I had embarked on this “Nightscape Odyssey” to search out dark sky locations in the western U.S. and to hone my astrophoto skills. Although the Table Mountain Star Party (TMSP) in Washington’s Cascade Mountains was a long way from Minnesota, I had selected it as a fitting launch point for my ambitious summer plan.
The “star party” is an interesting concept, especially to those who are not close to amateur astronomy circles. For them it creates an amusing image of revelers eating and drinking outside, occasionally looking up at the sky, pointing to various stars and having a good laugh over them.
It wasn’t long before the clear nights of photographic activity and subsequent days of driving took their toll. I camped in the remote Sage Creek area of Badlands National Park, where the campground was an oasis in the middle of those badlands, an oasis with no water and no open fires allowed.
The sky was dark and clear, but I was exhausted. I made a feeble attempt to ready my equipment for what promised to be a beautiful evening but decided to nap instead. As I “rested my eyes”, I could hear a neighboring camper who, with more energy and an eager audience, had set up a telescope and was conducting a tour of the night sky. Someday I will return to this unusual and remote site; maybe then that night sky guide will be me…

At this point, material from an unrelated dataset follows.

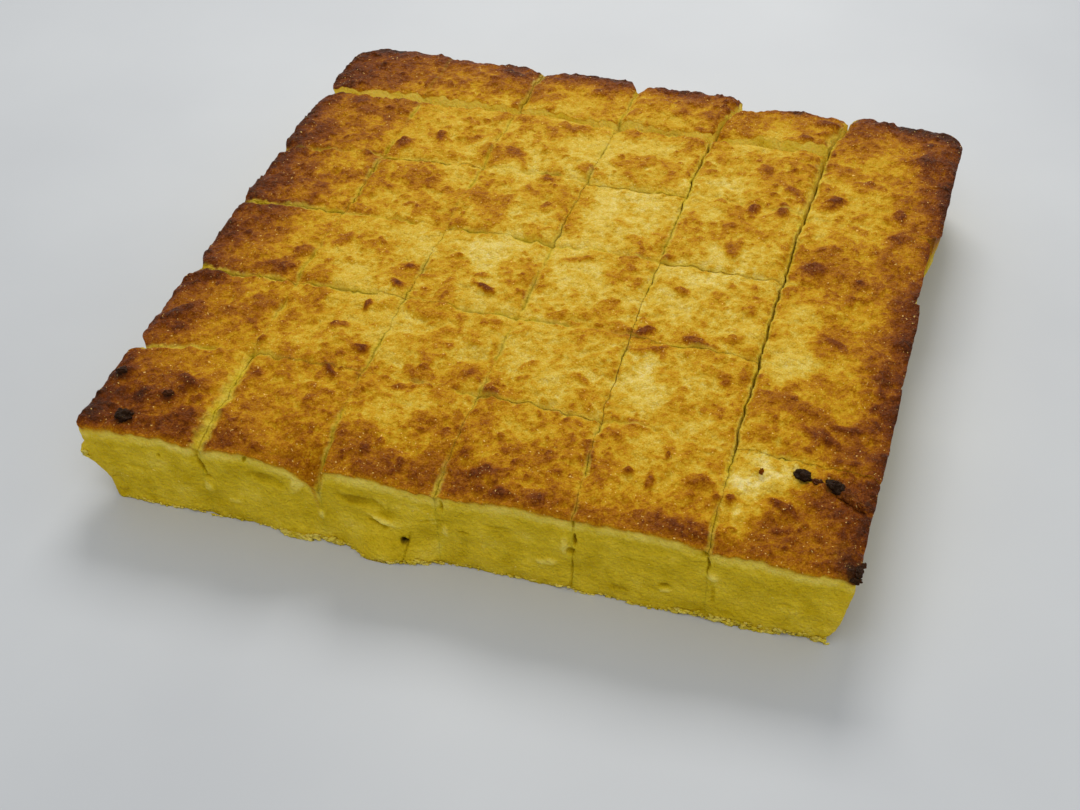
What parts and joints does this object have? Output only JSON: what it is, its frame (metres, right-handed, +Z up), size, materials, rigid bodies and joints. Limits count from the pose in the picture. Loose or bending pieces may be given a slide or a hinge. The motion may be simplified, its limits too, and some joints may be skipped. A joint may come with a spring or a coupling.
{
  "type": "cassava cake",
  "caption": "Square tray-baked cassava cake with a browned, blistered crust, hand-cut into squares that still stand together as the whole.",
  "frame": {"origin": "middle of the bounding box, on the flat base", "axes": "+Z up through the cake's thickness, -Y towards the front side, +X to the right seen from the front"},
  "size_m": [0.2376, 0.2294, 0.0367],
  "materials": {
    "rim_pieces": "browned, slightly oily crust over yellow crumb; plastic stands in for baked cassava",
    "middle_pieces": "golden, lightly blotched crust over yellow crumb; plastic stands in for baked cassava"
  },
  "bodies": {
    "root": {"piece_row1_column1": "rim_pieces", "piece_row1_column2": "rim_pieces", "piece_row1_column3": "rim_pieces", "piece_row1_column4": "rim_pieces", "piece_row1_column5": "rim_pieces", "piece_row1_column6": "rim_pieces", "piece_row2_column1": "rim_pieces", "piece_row2_column2": "middle_pieces", "piece_row2_column3": "middle_pieces", "piece_row2_column4": "middle_pieces", "piece_row2_column5": "middle_pieces", "piece_row2_column6": "rim_pieces", "piece_row3_column1": "rim_pieces", "piece_row3_column2": "middle_pieces", "piece_row3_column3": "middle_pieces", "piece_row3_column4": "middle_pieces", "piece_row3_column5": "middle_pieces", "piece_row3_column6": "rim_pieces", "piece_row4_column1": "rim_pieces", "piece_row4_column2": "middle_pieces", "piece_row4_column3": "middle_pieces", "piece_row4_column4": "middle_pieces", "piece_row4_column5": "middle_pieces", "piece_row4_column6": "rim_pieces", "piece_row5_column1": "rim_pieces", "piece_row5_column2": "middle_pieces", "piece_row5_column3": "middle_pieces", "piece_row5_column4": "middle_pieces", "piece_row5_column5": "middle_pieces", "piece_row5_column6": "rim_pieces", "piece_row6_column1": "rim_pieces", "piece_row6_column2": "rim_pieces", "piece_row6_column3": "rim_pieces", "piece_row6_column4": "rim_pieces", "piece_row6_column5": "rim_pieces"}
  },
  "joints": []
}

I returned to the campground as the sky lost its deep darkness to the dawn. I was tired now and falling asleep was an easy matter. Staying asleep was not. Campgrounds come to life at an early hour and become noisy collections of waking families preparing for a new day. The commotion subsided when most campers had driven off to their destinations. The midmorning sun, radiating through a cloudless sky, heated up my tent. Even after moving the tent into the shade I found it difficult to sleep. By 10:00 I gave up and decided that I might as well start traversing some more of the miles toward my appointment in Washington.
Heading west on blue highway 14, I share the road with rural traffic and the occasional bicyclist. I enjoy seeing the bicyclists; they ignite the memory of an earlier epoch in my life when I would bicycle for weeks through beautiful countryside, carrying everything, and camping along the way. Bicycling is just the right speed to experience the land. A car travels too fast, there is not enough time to truly let in the details of the terrain. Walking is too slow, the details become stale before you reach the next vista. But a bicycle brings you close, living and breathing the environment you travel through, giving you options to linger or to move on.
Even as one exits daily life, its anxieties drag along. I headed west on highway 12, a route that could take me to Montana and beyond. The interval between rural Minnesota towns was a consistent five miles, a day’s round trip in the days of horse-driven vehicles. Although I had no need or desire to stop, I found these distances between oases of civilization annoying–my progress seemed so slow. As I crossed into South Dakota however, and the distances started getting longer, I found my tempo slowing to match. The rhythm of the car on the pavement was beginning to seem more natural. I had no appointments or obligations, other than my desire to reach Washington for the Table Mountain Star Party. And even that was not an obligation, I could change my plans at will!
Go west! Ride the road and make my plans on the run. I could go as far as I wanted, stop where I felt like it, and make my way, my way. And like the title of the book by William Least Heat-Moon, I was traveling the blue highways. Except by the conventions of today’s maps, the lesser traveled roads are marked in red, not blue. The two-lane roads serviced the rural business, farms and ranches, and the segments between the small-town hives of activities became longer as the hives themselves became smaller.
My family has never travelled light. The weeks prior to my scheduled departure were hectic as I figured out how I could transport all the usual camping equipment plus telescopes, cameras and tripods. I had a very ambitious list of photography projects which required nearly all of my accumulated gear. I might not be able to try every experiment on my list, but at least I would have the right stuff with me.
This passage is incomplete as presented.